3 – Strengthen investor stewardship and duties: As noted by two thirds of EU-based signatory respondents to the PRI in a Changing World Signatory Consultation, the future of responsible investment must combine managing ESG risks and identifying and acting on sustainability outcomes. Clearer and more supportive legislation on stewardship and fiduciary duties is needed to achieve this and enable investors to facilitate the economic transition.

“PRI recommends a significant shift in stewardship legislation in the EU. This cannot be achieved via piecemeal revisions to the shareholder rights directive. Instead, a new piece of stewardship legislation is needed to set out expectations for investors’ stewardship practices by clarifying their rights and responsibilities,” noted Attal.

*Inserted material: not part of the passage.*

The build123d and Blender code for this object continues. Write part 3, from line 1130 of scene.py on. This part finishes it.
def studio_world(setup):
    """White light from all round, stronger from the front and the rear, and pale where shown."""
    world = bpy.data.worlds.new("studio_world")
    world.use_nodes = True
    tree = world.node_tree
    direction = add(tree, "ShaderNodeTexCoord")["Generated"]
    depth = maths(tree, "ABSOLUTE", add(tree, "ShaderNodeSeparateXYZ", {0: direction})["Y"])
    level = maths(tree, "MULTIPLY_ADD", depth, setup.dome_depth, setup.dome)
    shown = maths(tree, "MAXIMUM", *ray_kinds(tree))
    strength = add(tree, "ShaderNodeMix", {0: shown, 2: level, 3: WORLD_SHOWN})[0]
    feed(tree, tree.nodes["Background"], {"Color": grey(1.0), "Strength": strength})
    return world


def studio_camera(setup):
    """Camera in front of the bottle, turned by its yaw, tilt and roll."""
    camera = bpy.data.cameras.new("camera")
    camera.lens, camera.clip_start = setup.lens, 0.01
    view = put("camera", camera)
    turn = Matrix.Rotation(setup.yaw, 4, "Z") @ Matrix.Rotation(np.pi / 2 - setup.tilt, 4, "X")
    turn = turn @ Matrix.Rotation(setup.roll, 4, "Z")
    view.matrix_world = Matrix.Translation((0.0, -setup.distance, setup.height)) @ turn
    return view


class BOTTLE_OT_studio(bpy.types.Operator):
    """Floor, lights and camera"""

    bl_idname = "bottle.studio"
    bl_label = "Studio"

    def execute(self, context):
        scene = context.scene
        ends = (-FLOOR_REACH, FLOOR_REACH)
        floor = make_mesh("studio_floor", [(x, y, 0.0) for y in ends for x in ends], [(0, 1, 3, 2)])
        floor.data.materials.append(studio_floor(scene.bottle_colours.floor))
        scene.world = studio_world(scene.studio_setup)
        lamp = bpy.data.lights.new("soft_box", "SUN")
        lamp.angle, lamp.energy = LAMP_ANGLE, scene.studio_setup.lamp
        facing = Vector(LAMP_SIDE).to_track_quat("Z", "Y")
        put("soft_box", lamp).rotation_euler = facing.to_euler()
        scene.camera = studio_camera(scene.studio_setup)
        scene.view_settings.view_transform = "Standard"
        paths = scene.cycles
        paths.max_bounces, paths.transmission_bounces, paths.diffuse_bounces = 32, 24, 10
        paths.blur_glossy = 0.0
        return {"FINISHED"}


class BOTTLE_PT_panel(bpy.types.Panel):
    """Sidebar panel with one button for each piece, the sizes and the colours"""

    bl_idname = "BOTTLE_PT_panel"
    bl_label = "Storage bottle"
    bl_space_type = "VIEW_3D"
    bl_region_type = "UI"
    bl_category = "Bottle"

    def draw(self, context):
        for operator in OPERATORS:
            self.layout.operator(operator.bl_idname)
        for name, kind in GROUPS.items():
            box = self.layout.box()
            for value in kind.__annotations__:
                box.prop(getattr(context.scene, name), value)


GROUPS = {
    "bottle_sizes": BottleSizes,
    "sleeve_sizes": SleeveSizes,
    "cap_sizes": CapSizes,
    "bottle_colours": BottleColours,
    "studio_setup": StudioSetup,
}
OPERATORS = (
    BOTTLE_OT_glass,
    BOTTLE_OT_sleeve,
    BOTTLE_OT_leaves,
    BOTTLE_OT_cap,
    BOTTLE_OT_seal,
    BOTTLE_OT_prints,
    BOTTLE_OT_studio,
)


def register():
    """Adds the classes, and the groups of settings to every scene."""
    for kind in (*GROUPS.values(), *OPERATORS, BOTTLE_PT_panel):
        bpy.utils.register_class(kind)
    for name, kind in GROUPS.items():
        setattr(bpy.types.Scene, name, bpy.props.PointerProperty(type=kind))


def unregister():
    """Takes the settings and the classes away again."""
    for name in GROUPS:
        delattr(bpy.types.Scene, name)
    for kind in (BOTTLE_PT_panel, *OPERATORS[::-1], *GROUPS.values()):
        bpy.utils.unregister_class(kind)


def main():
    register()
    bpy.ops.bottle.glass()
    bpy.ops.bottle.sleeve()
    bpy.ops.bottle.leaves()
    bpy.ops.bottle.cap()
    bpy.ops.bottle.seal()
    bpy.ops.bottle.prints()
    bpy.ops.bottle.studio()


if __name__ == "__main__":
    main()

4 – Ensure effective corporate governance and reporting: Robust and appropriate corporate governance arrangements, combined with consistent, reliable and comparable corporate sustainability disclosure, should enable companies and investors to support sustainable policy objectives through improved sustainability practice.

5 – Promote global interoperability: As first movers, the Commission has a very important role in collaborating with policy makers worldwide to seek consensus and increase overall support for sustainable finance reform and sustainability outcomes.

6 – Implement climate, nature and social policies: PRI also argues that, while strong and effective sustainable finance policy is essential to address the financing gap for achieving the European Green Deal, it cannot drive the transition by itself. An equitable net zero transition requires credible and robust policies that address economic externalities. These policies should also provide incentives for investments in low-carbon, nature-positive solutions, and ensure that there are social safeguards and transition support for vulnerable households and affected communities.

Commenting on social policies, Attal added: “In the years up to 2050 we will witness the shift to a low carbon economy and significant demographic changes and technological advances. These trends represent a huge opportunity for the European economy. However, they also entail several risks: not considering the social effects of the transition would undermine any related policy intervention and erode trust in European institutions working towards this goal.”